Jean-Michel Blier : Aujourd'hui, vous êtes plus proche d'Henri Emmanuelli que de François Hollande ?
Arnaud Montebourg : Je dois vous dire avec franchise que nous sommes déjà très proches de nous-mêmes. C'est déjà considérable car nous défendons avec force, courage et sincérité nos convictions. Et nous voulons en convaincre une majorité de militants et d'adhérents du Parti Socialiste.

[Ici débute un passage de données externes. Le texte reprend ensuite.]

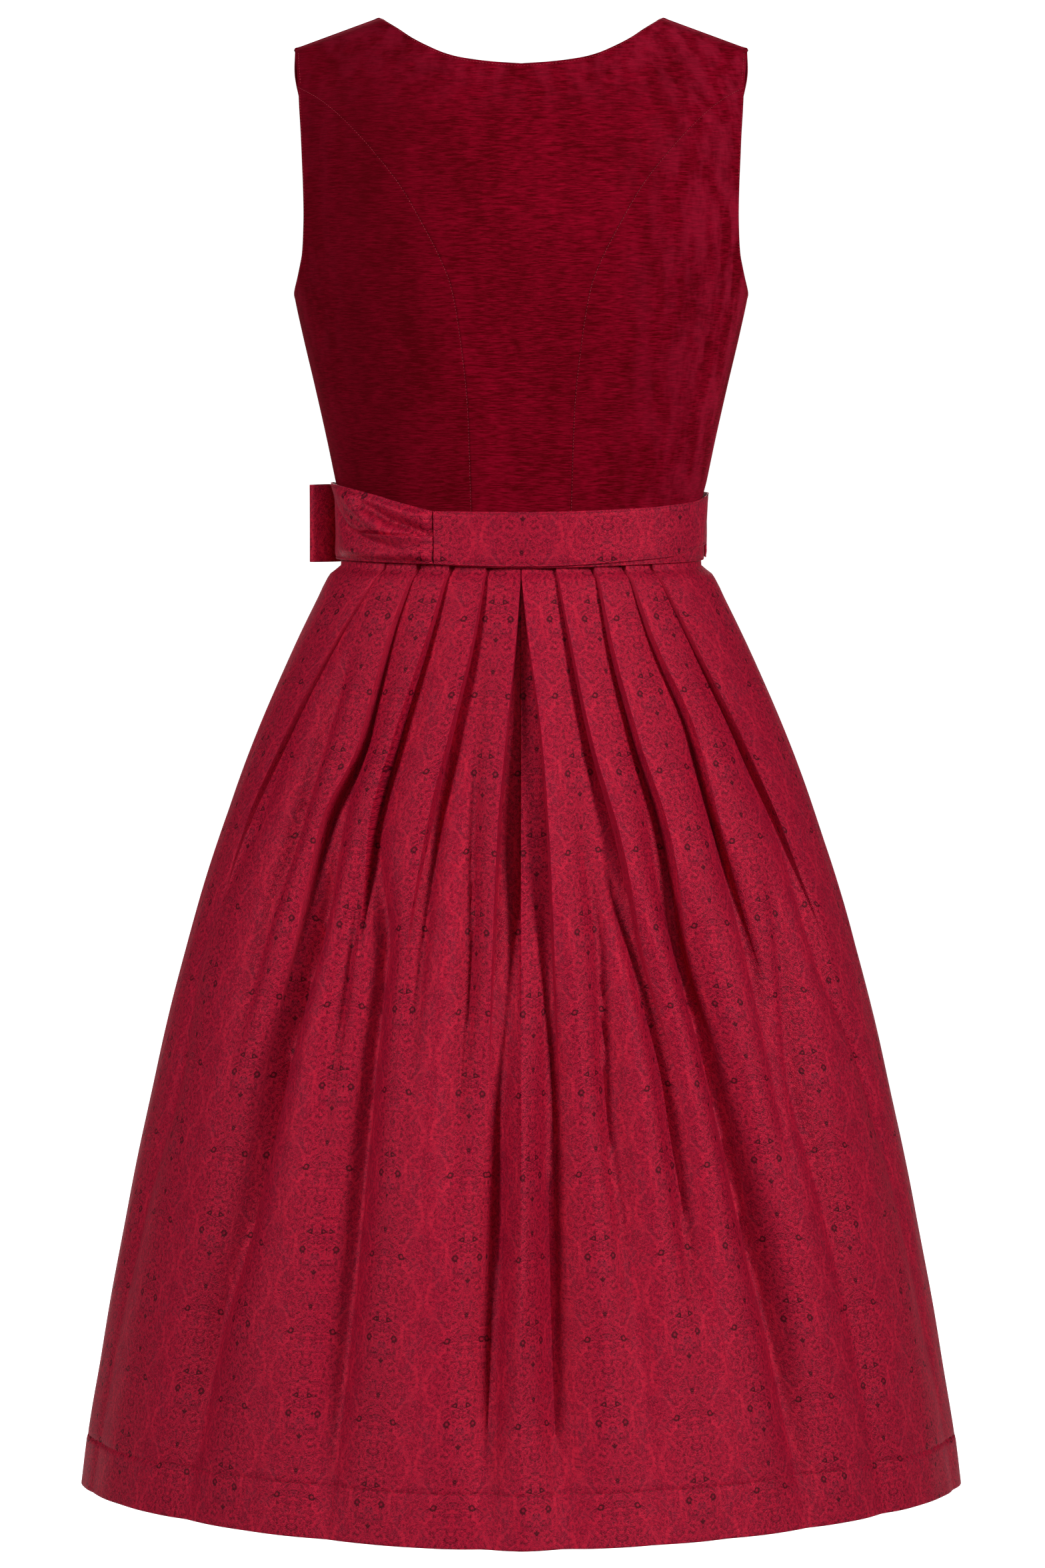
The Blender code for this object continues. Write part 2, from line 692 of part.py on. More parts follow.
def build_band(name, rows, steps, lift, trim=(0.0, 0.0)):
    """Strip round the waist between its table's first and last angle."""
    outer, inner = [], []
    start, end = rows[0].angle + trim[0], rows[-1].angle - trim[1]
    angles = [mix(start, end, c / steps) for c in range(steps + 1)]
    for level in (0.0, 1.0):
        near, far = [], []
        for degrees in angles:
            z = mix(band_edge(rows, "bottom", degrees), band_edge(rows, "top", degrees), level)
            height = lift(degrees)
            near.append(waist_point(math.radians(degrees), z, height))
            far.append(waist_point(math.radians(degrees), z, height + BAND_WALL))
        inner.append(near)
        outer.append(far)
    wall_between(name, outer, inner, "jacquard")


def waist_point(angle, z, lift):
    if z < WAIST_Z:
        return lifted_skirt(angle, z, lift)
    flat = body_normal(angle, z)
    flat.z = 0
    return body_point(angle, z) + flat.normalized() * lift


def front_rise(low, high):
    """Lift that grows from the side seams to the middle of the front."""
    def lift(degrees):
        away = min(abs(degrees - 90), abs(degrees - 270))
        return mix(low, high, smooth_step((away - RISE_START) / RISE_SPAN))
    return lift


def build_sash():
    ends = (BAND_END_GAP, BAND_END_GAP)
    front = front_rise(UNDER_BAND_LIFT, FRONT_BAND_LIFT)
    tie = front_rise(OUTER_BAND_LIFT, FRONT_TIE_LIFT)
    build_band("under_band", UNDER_BAND, UNDER_BAND_STEPS, lambda degrees: UNDER_BAND_LIFT)
    build_band("outer_band", OUTER_BAND, OUTER_BAND_STEPS, lambda degrees: OUTER_BAND_LIFT, ends)
    build_band("left_tie", LEFT_TIE, LEFT_TIE_STEPS,
               lambda degrees: OUTER_BAND_LIFT if degrees < 90 else tie(degrees), ends)
    build_band("apron_band", APRON_BAND, APRON_BAND_STEPS, front, ends)
    build_band("right_tie", RIGHT_TIE, RIGHT_TIE_STEPS, tie, ends)


def build_knot():
    """Soft block that wraps the middle of the bow."""
    angle = math.radians(KNOT_ANGLE)
    lift = FRONT_TIE_LIFT + BAND_WALL + 2 * SEAM_GAP
    held = LEFT_TIE[-1]
    base = waist_point(angle, held.top * MM, lift).lerp(waist_point(angle, held.bottom * MM, lift), 0.5)
    outward = skirt_frame(angle, WAIST_Z)[1]
    along = Vector((outward.y, -outward.x, 0))
    middle = base + outward * KNOT_DEPTH / 2
    rings = []
    for r in range(KNOT_RINGS + 1):
        tilt = KNOT_TILT * (2 * r / KNOT_RINGS - 1)
        flat = math.cos(tilt) ** KNOT_TAPER
        rise = Vector((0, 0, KNOT_HEIGHT / 2 * signed_power(math.sin(tilt), KNOT_DROP)))
        line = []
        for c in range(KNOT_AROUND):
            turn = 2 * math.pi * c / KNOT_AROUND
            wide = KNOT_WIDTH / 2 * flat * signed_power(math.cos(turn), KNOT_CORNER)
            deep = KNOT_DEPTH / 2 * flat * signed_power(math.sin(turn), KNOT_CORNER)
            line.append(middle + rise + along * wide + outward * deep)
        rings.append(line)
    capped_rings("bow_knot", rings, "jacquard")
    return middle, along * (KNOT_WIDTH / 2 + SEAM_GAP)


def capped_rings(name, rings, finish):
    count = len(rings[0])
    verts = [p for ring in rings for p in ring]
    faces = [(r * count + c, r * count + (c + 1) % count,
              (r + 1) * count + (c + 1) % count, (r + 1) * count + c)
             for r in range(len(rings) - 1) for c in range(count)]
    faces.append(tuple(reversed(range(count))))
    faces.append(tuple((len(rings) - 1) * count + c for c in range(count)))
    return add_object(name, verts, faces, finish)


def build_loop(name, start, end):
    """Flat tube of cloth: a strip bent back on itself, pinched where the knot holds it."""
    along = (end - start).normalized()
    across = Vector((-along.y, along.x, 0))
    length = (end - start).length
    blunt = 0.5 - 0.5 * math.cos(0.5 * math.pi / LOOP_STEPS)
    outer, inner = [], []
    for level in (0.0, 0.5, 1.0):
        far, near = [], []
        for wall, line in ((0.0, far), (BAND_WALL, near)):
            for c in range(2 * LOOP_STEPS):
                turn = math.pi * (c + 0.5) / LOOP_STEPS
                share = (0.5 - 0.5 * math.cos(turn) - blunt) / (1 - 2 * blunt)
                share = min(max(share, 0.0), 1.0)
                swell = math.sin(math.pi * share ** 0.8) ** 0.5 if share < 1 else 0.0
                half = mix(LOOP_NECK_THICKNESS, LOOP_THICKNESS, swell) / 2 - wall
                flare = smooth_step(share * LOOP_FLARE)
                bottom = mix(LOOP_NECK_BOTTOM, LOOP_BOTTOM, flare)
                top = mix(LOOP_NECK_TOP, LOOP_TOP, flare)
                run = mix(wall, length - wall, share)
                side = min(1.0, abs(math.sin(turn)) ** 0.5 * LOOP_CORNER)
                line.append(start + along * run
                            + across * half * math.copysign(side, math.sin(turn))
                            + Vector((0, 0, mix(bottom, top, level))))
        outer.append(far)
        inner.append(near)
    wall_between(name, outer, inner, "jacquard", closed=True)


def build_tail(name, tail):
    """Loose end of the sash: out of the knot, then over the apron to a slanted cut."""
    outer, inner = [], []
    for r in range(TAIL_ROWS + 1):
        drop = r / TAIL_ROWS
        fallen = smooth_step(drop * TAIL_FALL)
        near, far = [], []
        for c in range(TAIL_COLUMNS + 1):
            across = c / TAIL_COLUMNS - 0.5
            z = mix(TAIL_TOP_Z, (tail.end + tail.cut * across) * MM, drop)
            width = mix(TAIL_TOP_WIDTH, tail.width, fallen) * MM
            angle = math.radians(mix(KNOT_ANGLE, tail.angle + tail.lean * drop, fallen))
            place = angle + across * width / skirt_frame(angle, z)[2]
            resting = tail.rest_lift * MM + by_height(APRON_WAVES, z) * MM
            ripple = TAIL_RIPPLE * math.sin(across * 7 + drop * 5)
            height = mix(tail.knot_lift * MM, resting + ripple, fallen)
            near.append(lifted_skirt(place, z, height))
            far.append(lifted_skirt(place, z, height + BAND_WALL))
        inner.append(near)
        outer.append(far)
    wall_between(name, outer, inner, "jacquard")


def build_bow():
    middle, reach = build_knot()
    flat = Vector((middle.x, middle.y, 0))
    build_loop("bow_loop_side", flat - reach, SIDE_LOOP_END)
    build_loop("bow_loop_front", flat + reach, FRONT_LOOP_END)
    for name, tail in TAILS:
        build_tail(name, tail)


def centre_crossing(line):
    """Where a row of panel points meets the centre line."""
    for a, b in zip(line, line[1:]):
        if a.x * b.x <= 0 and a.x != b.x:
            return a.lerp(b, a.x / (a.x - b.x))
    return min(line, key=lambda p: abs(p.x))


def build_buttons(panel):
    """Domed buttons, each seated on the middle of one row of the panel's points."""
    rows = [centre_crossing(line) for line in panel]
    for number in range(BUTTON_COUNT):
        high = rows[-1 - number]
        low = rows[-2 - number]
        up = (high - low).normalized()
        across = Vector((1, 0, 0))
        outward = across.cross(up).normalized()
        base = (high + low) / 2 + outward * SEAM_GAP
        rings = []
        for r in range(BUTTON_RINGS + 1):
            tilt = BUTTON_CROWN * r / BUTTON_RINGS
            radius = BUTTON_RADIUS * math.cos(tilt)
            height = BUTTON_DOME * math.sin(tilt) + (BUTTON_RIM if r else 0)
            ring = []
            for c in range(BUTTON_AROUND):
                turn = 2 * math.pi * c / BUTTON_AROUND
                around = across * math.cos(turn) + up * math.sin(turn)
                ring.append(base + outward * height + around * radius)
            rings.append(ring)
        capped_rings("button_%d" % (number + 1), rings, "metal")


clear_scene()
build_back()
lap_rows = build_front()
build_skirt()
build_apron()
build_sash()
build_bow()
build_buttons(lap_rows)
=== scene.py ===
import math

import bpy
import numpy as np
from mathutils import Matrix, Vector


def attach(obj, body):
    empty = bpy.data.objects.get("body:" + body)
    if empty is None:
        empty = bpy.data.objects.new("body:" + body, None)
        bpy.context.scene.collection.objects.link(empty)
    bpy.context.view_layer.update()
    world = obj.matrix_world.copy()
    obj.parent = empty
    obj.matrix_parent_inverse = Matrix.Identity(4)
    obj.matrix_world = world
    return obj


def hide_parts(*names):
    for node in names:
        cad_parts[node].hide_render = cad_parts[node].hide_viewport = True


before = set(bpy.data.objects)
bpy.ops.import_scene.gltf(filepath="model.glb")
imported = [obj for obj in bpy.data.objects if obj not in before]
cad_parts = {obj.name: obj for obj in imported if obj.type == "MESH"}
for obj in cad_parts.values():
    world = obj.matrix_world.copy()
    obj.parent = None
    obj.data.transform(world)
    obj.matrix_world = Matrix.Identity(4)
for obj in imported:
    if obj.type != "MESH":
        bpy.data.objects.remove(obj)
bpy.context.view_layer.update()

# Setting: a pale floor that curves up behind the dress, seen by a long lens from the back of
# the dress, a little above the middle of the bodice and looking down by four degrees.
sensor_tall, view_degrees = 24.0, 13.65


def look_at(item, target):
    item.rotation_euler = (Vector(target) - item.location).to_track_quat("-Z", "Y").to_euler()


def new_object(name, data):
    item = bpy.data.objects.new(name, data)
    bpy.context.scene.collection.objects.link(item)
    return item


def new_material(name, **values):
    """Material with its node tree and its main shader, whose inputs are given by name."""
    material = bpy.data.materials.new(name)
    material.use_nodes = True
    shader = material.node_tree.nodes["Principled BSDF"]
    for key, value in values.items():
        shader.inputs[key.replace("_", " ")].default_value = value
    return material, material.node_tree, shader


def link(tree, start, end):
    tree.links.new(start, end)


def fill(tree, socket, value):
    """Sets an input to a value, or links it where the value is an output."""
    if hasattr(value, "links"):
        link(tree, value, socket)
    else:
        socket.default_value = value


def add(tree, kind, **values):
    """Shader node with its properties, and its inputs by name, set in one line."""
    node = tree.nodes.new(kind)
    for key, value in values.items():
        if hasattr(node, key) and key not in node.inputs:
            setattr(node, key, value)
        else:
            fill(tree, node.inputs[key.replace("_", " ")], value)
    return node


def calc(tree, operation, *values):
    node = add(tree, "ShaderNodeMath", operation=operation)
    for socket, value in zip(node.inputs, values):
        fill(tree, socket, value)
    return node.outputs[0]


def band(tree, value, low, high, start=0.0, end=1.0, kind="SMOOTHSTEP"):
    """Step of a value from start at low to end at high."""
    return add(tree, "ShaderNodeMapRange", interpolation_type=kind, Value=value, From_Min=low,
               From_Max=high, To_Min=start, To_Max=end).outputs["Result"]


camera_data = bpy.data.cameras.new("camera")
camera_data.sensor_fit = "VERTICAL"
camera_data.sensor_height = sensor_tall
camera_data.lens = sensor_tall / 2 / math.tan(math.radians(view_degrees) / 2)
camera = new_object("camera", camera_data)
camera.location = (-0.001, 4.8, -0.20)
look_at(camera, (-0.001, 0, -0.5517))
bpy.context.scene.camera = camera

# The wearer holds the dress up, so the floor is well below the hem
sweep_reach, floor_level, bend_start, bend_radius = 8.0, -1.50, -5.5, 2.5
sweep = [(sweep_reach, floor_level), (bend_start, floor_level)]
sweep += [(bend_start - bend_radius * math.sin(t),
           floor_level + bend_radius - bend_radius * math.cos(t))
          for t in np.linspace(0.1, math.pi / 2, 14)]
sweep.append((-sweep_reach, sweep_reach))
sweep_mesh = bpy.data.meshes.new("backdrop")
sweep_mesh.from_pydata([(x, y, z) for y, z in sweep for x in (-sweep_reach, sweep_reach)], [],
                       [(2 * i, 2 * i + 1, 2 * i + 3, 2 * i + 2) for i in range(len(sweep) - 1)])
sweep_mesh.shade_smooth()
backdrop = new_object("backdrop", sweep_mesh)
paper, tree, shader = new_material("backdrop_paper", Base_Color=(0.62, 0.62, 0.62, 1),
                                   Roughness=1.0, Specular_IOR_Level=0.0,
                                   Emission_Color=(1, 1, 1, 1))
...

Jean-Michel Blier : François Hollande a annoncé aujourd'hui qu'il souhaitait très vite un rassemblement, qu'il organiserait un rendez-vous dès le 4 février. Et le 4 février, c'est après demain. C'est quelque chose qui est possible, un rapprochement avec la ligne de la direction ?
Arnaud Montebourg : Et bien, voyez-vous, nous, nous organisons un grand rassemblement à la Mutualité, le 1er février, avec tous ceux qui se reconnaissent dans les thèses nouvelles, différentes, du Nouveau Parti Socialiste. Notre problème à nous, socialistes, est que si à Dijon nous ne sortons pas des chemins battus, il n'y a aucune raison que les millions d'électeurs qui nous ont quittés reviennent. Donc il va falloir, en effet, qu'il y ait une brisure dans l'histoire du Parti Socialiste à Dijon. Si tel n'est pas le cas, je prédis le pire pour la suite.
Jean-Michel Blier : On peut craindre un nouveau Congrès de Rennes, comme le disait Laurent Fabius ?
Arnaud Montebourg : Je ne le crois pas, car le Congrès de Rennes c'était des querelles de pouvoir et d'écuries présidentielles. Là, c'est un enjeu considérable. C'est la transformation en profondeur du Parti Socialiste, avec une nouvelle ligne sur laquelle nous allons aujourd'hui discuter.
Jean-Michel Blier : Merci Arnaud Montebourg, député socialiste de Saône et Loire, cofondateur du Nouveau Parti Socialiste qui était ce soir l'invité de France Info.